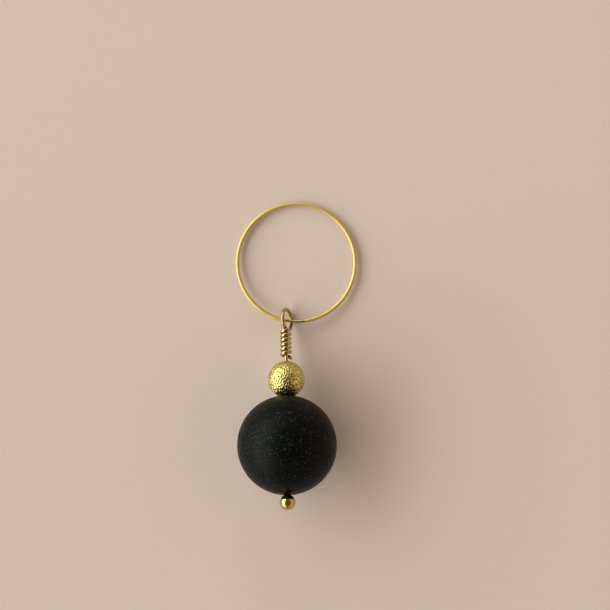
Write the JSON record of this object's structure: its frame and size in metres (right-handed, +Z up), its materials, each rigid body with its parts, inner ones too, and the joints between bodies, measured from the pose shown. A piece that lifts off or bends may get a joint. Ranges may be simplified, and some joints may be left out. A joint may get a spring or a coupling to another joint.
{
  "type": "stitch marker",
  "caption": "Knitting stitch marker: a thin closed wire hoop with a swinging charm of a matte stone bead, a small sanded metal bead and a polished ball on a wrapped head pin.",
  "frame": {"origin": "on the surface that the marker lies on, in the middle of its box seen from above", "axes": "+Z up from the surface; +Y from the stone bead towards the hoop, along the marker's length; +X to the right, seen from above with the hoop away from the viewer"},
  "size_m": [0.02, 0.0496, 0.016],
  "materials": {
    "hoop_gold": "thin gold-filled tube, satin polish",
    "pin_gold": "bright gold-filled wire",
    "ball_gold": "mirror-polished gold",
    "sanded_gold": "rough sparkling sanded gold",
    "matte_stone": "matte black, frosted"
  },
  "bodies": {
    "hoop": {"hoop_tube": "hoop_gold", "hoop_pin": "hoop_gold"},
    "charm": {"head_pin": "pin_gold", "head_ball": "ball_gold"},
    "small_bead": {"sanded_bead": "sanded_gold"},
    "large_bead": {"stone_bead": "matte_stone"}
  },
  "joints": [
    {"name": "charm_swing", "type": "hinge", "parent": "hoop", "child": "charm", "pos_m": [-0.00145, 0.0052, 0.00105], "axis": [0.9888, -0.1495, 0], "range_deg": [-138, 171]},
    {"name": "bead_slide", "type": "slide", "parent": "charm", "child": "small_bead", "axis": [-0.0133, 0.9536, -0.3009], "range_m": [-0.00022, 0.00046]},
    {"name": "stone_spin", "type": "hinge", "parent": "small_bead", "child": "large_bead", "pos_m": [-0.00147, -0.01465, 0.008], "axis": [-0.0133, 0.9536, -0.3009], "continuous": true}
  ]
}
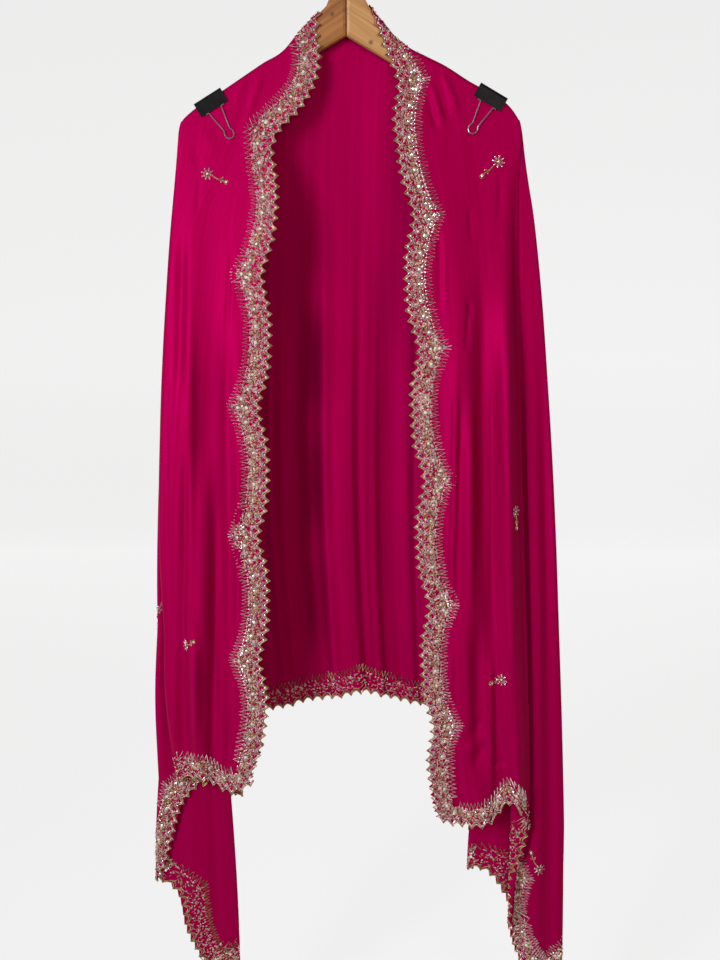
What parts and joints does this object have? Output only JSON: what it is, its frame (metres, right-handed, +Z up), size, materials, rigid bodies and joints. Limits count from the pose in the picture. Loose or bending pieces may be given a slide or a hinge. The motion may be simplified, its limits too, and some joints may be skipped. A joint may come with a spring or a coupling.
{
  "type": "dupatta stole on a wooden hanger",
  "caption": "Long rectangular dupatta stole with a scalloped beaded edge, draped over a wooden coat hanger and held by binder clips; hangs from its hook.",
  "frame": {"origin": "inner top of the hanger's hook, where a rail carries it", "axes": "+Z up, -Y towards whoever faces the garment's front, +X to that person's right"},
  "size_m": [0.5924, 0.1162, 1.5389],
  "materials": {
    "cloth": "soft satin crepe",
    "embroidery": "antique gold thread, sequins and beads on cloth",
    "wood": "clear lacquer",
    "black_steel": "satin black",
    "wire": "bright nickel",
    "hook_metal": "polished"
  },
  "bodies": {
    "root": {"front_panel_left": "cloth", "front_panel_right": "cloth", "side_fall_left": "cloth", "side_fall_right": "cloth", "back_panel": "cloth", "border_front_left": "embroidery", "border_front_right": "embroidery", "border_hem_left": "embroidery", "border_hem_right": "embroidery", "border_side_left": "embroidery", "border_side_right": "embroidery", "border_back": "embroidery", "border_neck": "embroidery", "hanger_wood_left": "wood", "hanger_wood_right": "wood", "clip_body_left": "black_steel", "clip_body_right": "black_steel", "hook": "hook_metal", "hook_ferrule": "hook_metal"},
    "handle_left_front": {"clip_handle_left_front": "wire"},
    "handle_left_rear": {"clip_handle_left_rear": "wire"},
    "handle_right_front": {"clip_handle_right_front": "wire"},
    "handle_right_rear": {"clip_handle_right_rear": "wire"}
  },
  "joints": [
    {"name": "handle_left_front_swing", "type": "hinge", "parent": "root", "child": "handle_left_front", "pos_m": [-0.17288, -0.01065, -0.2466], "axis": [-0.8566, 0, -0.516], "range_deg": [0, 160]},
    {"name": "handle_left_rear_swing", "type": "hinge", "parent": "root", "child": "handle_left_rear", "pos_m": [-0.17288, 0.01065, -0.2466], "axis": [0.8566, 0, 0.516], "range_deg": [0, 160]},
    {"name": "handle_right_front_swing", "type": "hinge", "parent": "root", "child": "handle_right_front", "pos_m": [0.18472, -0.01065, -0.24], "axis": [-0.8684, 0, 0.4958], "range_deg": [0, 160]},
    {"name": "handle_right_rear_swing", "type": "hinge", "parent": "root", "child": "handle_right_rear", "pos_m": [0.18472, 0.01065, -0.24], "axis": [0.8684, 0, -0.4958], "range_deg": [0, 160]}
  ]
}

------

EXERCISE: Extract the listing in its entirety, matching it exactly.

EXERCISE OUTPUT:
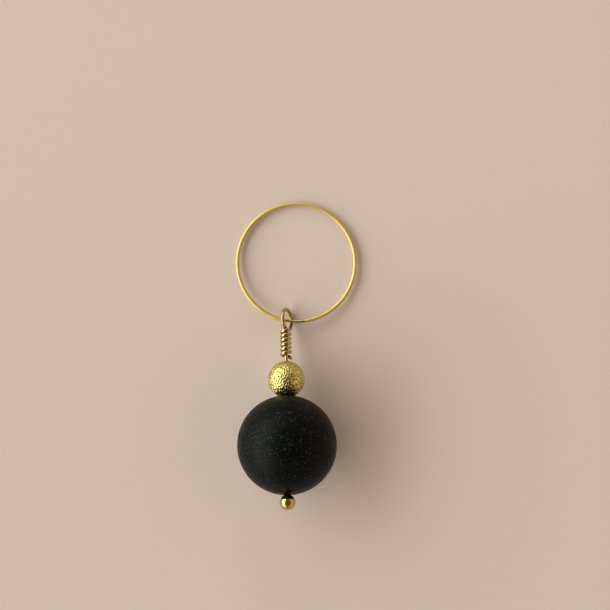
Write the JSON record of this object's structure: its frame and size in metres (right-handed, +Z up), its materials, each rigid body with its parts, inner ones too, and the joints between bodies, measured from the pose shown. A piece that lifts off or bends may get a joint. Ranges may be simplified, and some joints may be left out. A joint may get a spring or a coupling to another joint.
{
  "type": "stitch marker",
  "caption": "Knitting stitch marker: a thin closed wire hoop with a swinging charm of a matte stone bead, a small sanded metal bead and a polished ball on a wrapped head pin.",
  "frame": {"origin": "on the surface that the marker lies on, in the middle of its box seen from above", "axes": "+Z up from the surface; +Y from the stone bead towards the hoop, along the marker's length; +X to the right, seen from above with the hoop away from the viewer"},
  "size_m": [0.02, 0.0496, 0.016],
  "materials": {
    "hoop_gold": "thin gold-filled tube, satin polish",
    "pin_gold": "bright gold-filled wire",
    "ball_gold": "mirror-polished gold",
    "sanded_gold": "rough sparkling sanded gold",
    "matte_stone": "matte black, frosted"
  },
  "bodies": {
    "hoop": {"hoop_tube": "hoop_gold", "hoop_pin": "hoop_gold"},
    "charm": {"head_pin": "pin_gold", "head_ball": "ball_gold"},
    "small_bead": {"sanded_bead": "sanded_gold"},
    "large_bead": {"stone_bead": "matte_stone"}
  },
  "joints": [
    {"name": "charm_swing", "type": "hinge", "parent": "hoop", "child": "charm", "pos_m": [-0.00145, 0.0052, 0.00105], "axis": [0.9888, -0.1495, 0], "range_deg": [-138, 171]},
    {"name": "bead_slide", "type": "slide", "parent": "charm", "child": "small_bead", "axis": [-0.0133, 0.9536, -0.3009], "range_m": [-0.00022, 0.00046]},
    {"name": "stone_spin", "type": "hinge", "parent": "small_bead", "child": "large_bead", "pos_m": [-0.00147, -0.01465, 0.008], "axis": [-0.0133, 0.9536, -0.3009], "continuous": true}
  ]
}
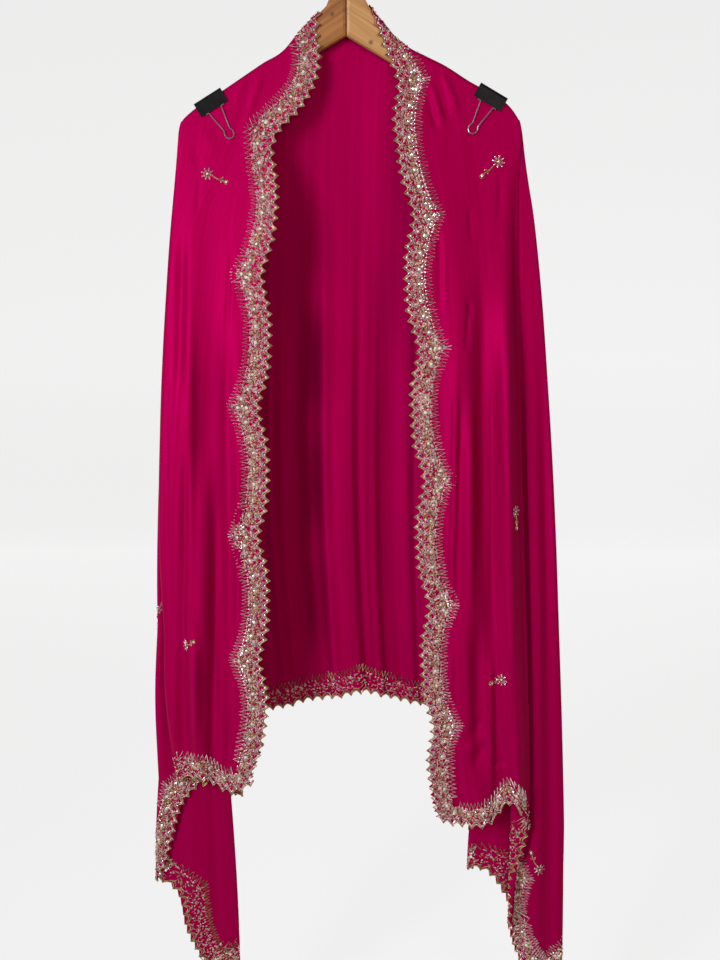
What parts and joints does this object have? Output only JSON: what it is, its frame (metres, right-handed, +Z up), size, materials, rigid bodies and joints. Limits count from the pose in the picture. Loose or bending pieces may be given a slide or a hinge. The motion may be simplified, its limits too, and some joints may be skipped. A joint may come with a spring or a coupling.
{
  "type": "dupatta stole on a wooden hanger",
  "caption": "Long rectangular dupatta stole with a scalloped beaded edge, draped over a wooden coat hanger and held by binder clips; hangs from its hook.",
  "frame": {"origin": "inner top of the hanger's hook, where a rail carries it", "axes": "+Z up, -Y towards whoever faces the garment's front, +X to that person's right"},
  "size_m": [0.5924, 0.1162, 1.5389],
  "materials": {
    "cloth": "soft satin crepe",
    "embroidery": "antique gold thread, sequins and beads on cloth",
    "wood": "clear lacquer",
    "black_steel": "satin black",
    "wire": "bright nickel",
    "hook_metal": "polished"
  },
  "bodies": {
    "root": {"front_panel_left": "cloth", "front_panel_right": "cloth", "side_fall_left": "cloth", "side_fall_right": "cloth", "back_panel": "cloth", "border_front_left": "embroidery", "border_front_right": "embroidery", "border_hem_left": "embroidery", "border_hem_right": "embroidery", "border_side_left": "embroidery", "border_side_right": "embroidery", "border_back": "embroidery", "border_neck": "embroidery", "hanger_wood_left": "wood", "hanger_wood_right": "wood", "clip_body_left": "black_steel", "clip_body_right": "black_steel", "hook": "hook_metal", "hook_ferrule": "hook_metal"},
    "handle_left_front": {"clip_handle_left_front": "wire"},
    "handle_left_rear": {"clip_handle_left_rear": "wire"},
    "handle_right_front": {"clip_handle_right_front": "wire"},
    "handle_right_rear": {"clip_handle_right_rear": "wire"}
  },
  "joints": [
    {"name": "handle_left_front_swing", "type": "hinge", "parent": "root", "child": "handle_left_front", "pos_m": [-0.17288, -0.01065, -0.2466], "axis": [-0.8566, 0, -0.516], "range_deg": [0, 160]},
    {"name": "handle_left_rear_swing", "type": "hinge", "parent": "root", "child": "handle_left_rear", "pos_m": [-0.17288, 0.01065, -0.2466], "axis": [0.8566, 0, 0.516], "range_deg": [0, 160]},
    {"name": "handle_right_front_swing", "type": "hinge", "parent": "root", "child": "handle_right_front", "pos_m": [0.18472, -0.01065, -0.24], "axis": [-0.8684, 0, 0.4958], "range_deg": [0, 160]},
    {"name": "handle_right_rear_swing", "type": "hinge", "parent": "root", "child": "handle_right_rear", "pos_m": [0.18472, 0.01065, -0.24], "axis": [0.8684, 0, -0.4958], "range_deg": [0, 160]}
  ]
}